(Stated task)
Give, as a bare number, the count of lines that contain the word "Write".

-- START Supplied data --

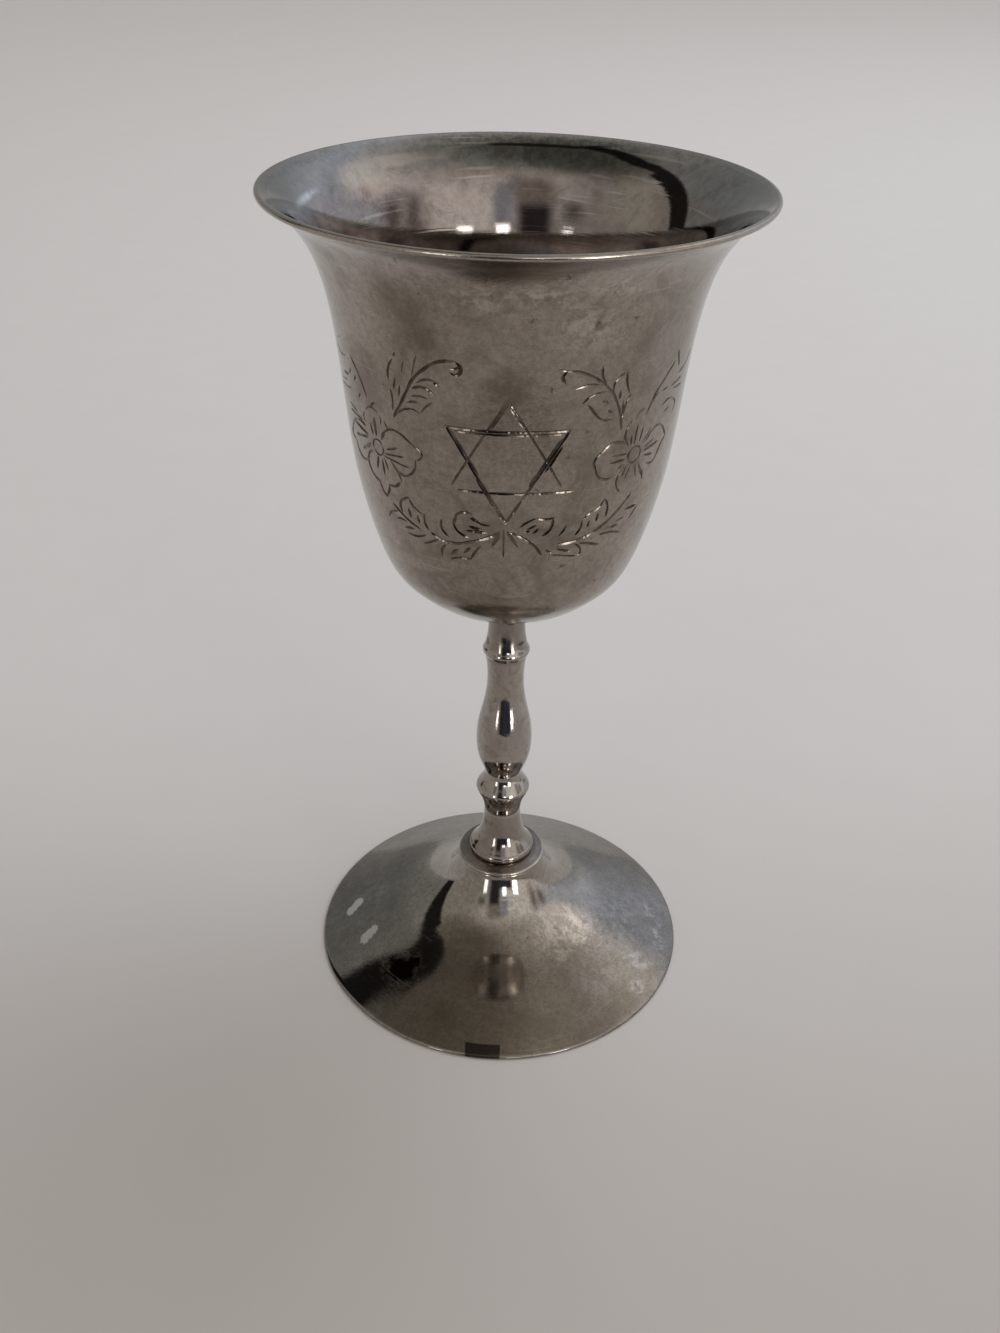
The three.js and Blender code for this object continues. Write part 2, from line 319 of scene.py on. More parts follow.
UPPER_LEFT_SPRAY = [
    # stem, curling in over the star
    (0.46, (-16.1, -1.2), (-15.0, 0.5), (-13.3, 3.5), (-12.1, 5.5), (-10.4, 7.2), (-8.7, 8.4), (-6.3, 8.9)),
    (0.5, (-6.4, 8.9), (-5.7, 8.0), (-6.1, 7.0), (-7.2, 7.3)),
    (0.36, (-7.2, 7.7), (-6.3, 7.9), (-5.6, 8.4)),
    # leaf under the stem, and the strokes that fill it
    (0.3, (-15.4, -0.4), (-13.6, 0.8), (-12.3, 0.9), (-11.5, 0.5)),
    (0.34, (-11.4, 0.7), (-10.6, 1.8), (-9.6, 2.6)), (0.36, (-11.9, 4.8), (-10.2, 5.7), (-8.6, 5.4)),
    (0.5, (-9.4, 5.6), (-8.6, 5.0)), (0.4, (-12.6, 3.9), (-11.0, 4.5), (-9.1, 3.6)),
    (0.36, (-12.8, 2.8), (-11.4, 3.1), (-10.2, 2.9)), (0.36, (-13.5, 1.7), (-12.5, 2.1), (-11.7, 2.1)),
    # leaf outside the stem
    (0.34, (-16.1, -0.2), (-15.9, 2.0), (-16.1, 3.2)), (0.38, (-16.2, 4.0), (-16.2, 5.3), (-15.0, 7.6)),
    (0.34, (-14.9, 7.8), (-14.5, 8.6)), (0.4, (-15.5, 3.0), (-15.0, 5.0)),
    (0.34, (-14.7, 2.2), (-14.4, 4.0)), (0.28, (-12.4, 5.6), (-11.4, 8.8)),
    (0.3, (-13.9, 5.8), (-13.4, 7.6)),
]

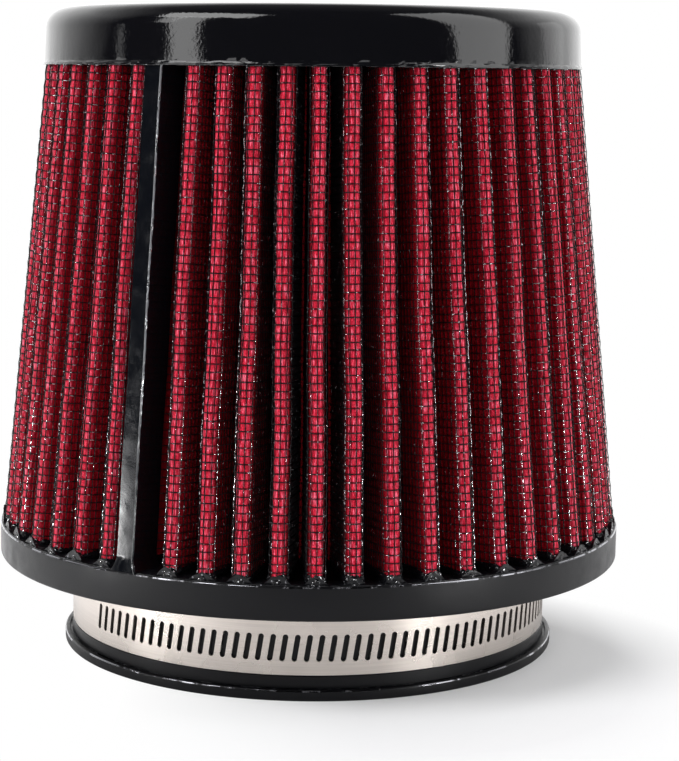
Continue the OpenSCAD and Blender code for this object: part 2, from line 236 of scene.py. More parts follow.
def between(start, end, steps):
    """Points between two rows of points, at each of the given shares of the way."""
    share = np.asarray(steps)[:, None]
    return start[..., None, :] * (1 - share) + end[..., None, :] * share


class FoldedSheet:
    """Where the folded sheet stands: its crests, its inner folds and its two ends in the strip.

    A shape is the angles of the points round a crest, their shares of the way down a flank and their
    angles round an inner fold. A distance d is from the middle of the sheet outwards.
    """
    sunk = 0.0003
    strip_wall = 0.00055

    def __init__(self, scene):
        own = self.own = scene.air_filter.sheet
        strip = scene.air_filter.strip
        self.cloth = scene.air_filter.screen
        self.count = own.pleats
        self.low, self.high = SHEET_LOW, SHEET_HIGH
        self.slope = (self.crest_radius(self.low) - self.crest_radius(self.high)) / (self.high - self.low)
        self.thickness = own.gauze + 2 * own.screen + 2 * own.layer_gap
        self.crest_fold = own.crest_width / 2 - self.thickness / 2
        self.inner_fold = self.thickness / 2 + own.fold_room
        self.wire_face = own.gauze / 2 + own.layer_gap + own.screen / 2
        self.strip_depth = strip.depth
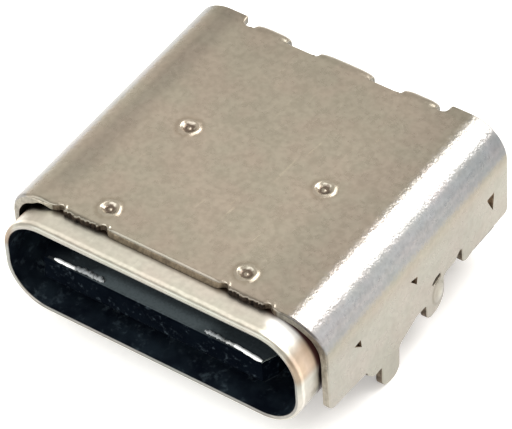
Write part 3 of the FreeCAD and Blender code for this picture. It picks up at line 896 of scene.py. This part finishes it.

-- END Supplied data --

(Written response)
2